BUCHAREST - Romanian authorities have covered up crucial documents and sacked whistleblowing academics to please a Canadian company planning to open a huge gold mine in the heart of Transylvania, rights groups say.
The company, Gabriel Resources, hopes to extract 300 tonnes of gold from four mountains surrounding the picturesque village of Rosia Montana, in what is expected to become Europe's biggest open-cast mine.
With lawmakers expected to vote soon on a bill clearing the way for the mine, experts said the company and the government were striving to hide key data.
The Canadian company, which holds an 80-per cent stake in the Rosia Montana Gold Corporation (RMGC), plans to use large amounts of cyanide to separate gold from hundreds of millions of tonnes of rock.
The waste, containing heavy metals and cyanide, is to be stored in an artificial lake in the Corna Valley covering 360 hectares (900 acres) and contained by a 180-metre-high (590-foot) dam.

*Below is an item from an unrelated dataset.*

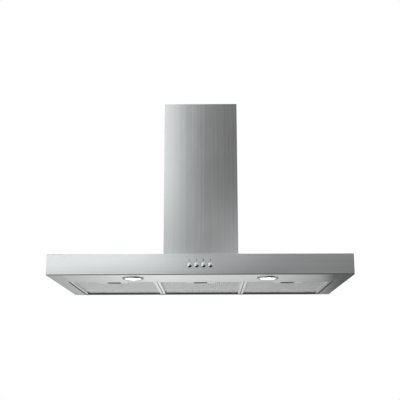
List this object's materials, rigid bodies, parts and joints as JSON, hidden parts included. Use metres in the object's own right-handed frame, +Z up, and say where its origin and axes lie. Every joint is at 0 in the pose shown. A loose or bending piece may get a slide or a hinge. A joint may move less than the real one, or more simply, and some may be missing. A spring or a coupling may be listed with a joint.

But geologists have warned that the site is underlain by fault-lines which will allow toxic substances to leak into the ground, and accused the company of using maps from which the faults had mysteriously vanished.
Displaying maps dating back to 1979 which clearly show faults in the Corna Valley, the sacked director of the Romanian Geological Institute (IGR), Stefan Marincea, told AFP: "The area is extremely permeable and the risk of groundwater contamination very high."
Marincea was dismissed by the government a few days after making the same argument before a parliamentary committee tasked with analysing the company's plans.
"I see no reason for my dismissal other than my insistence on telling the truth, which may anger some people today but will still be valid 20 years from now," he said.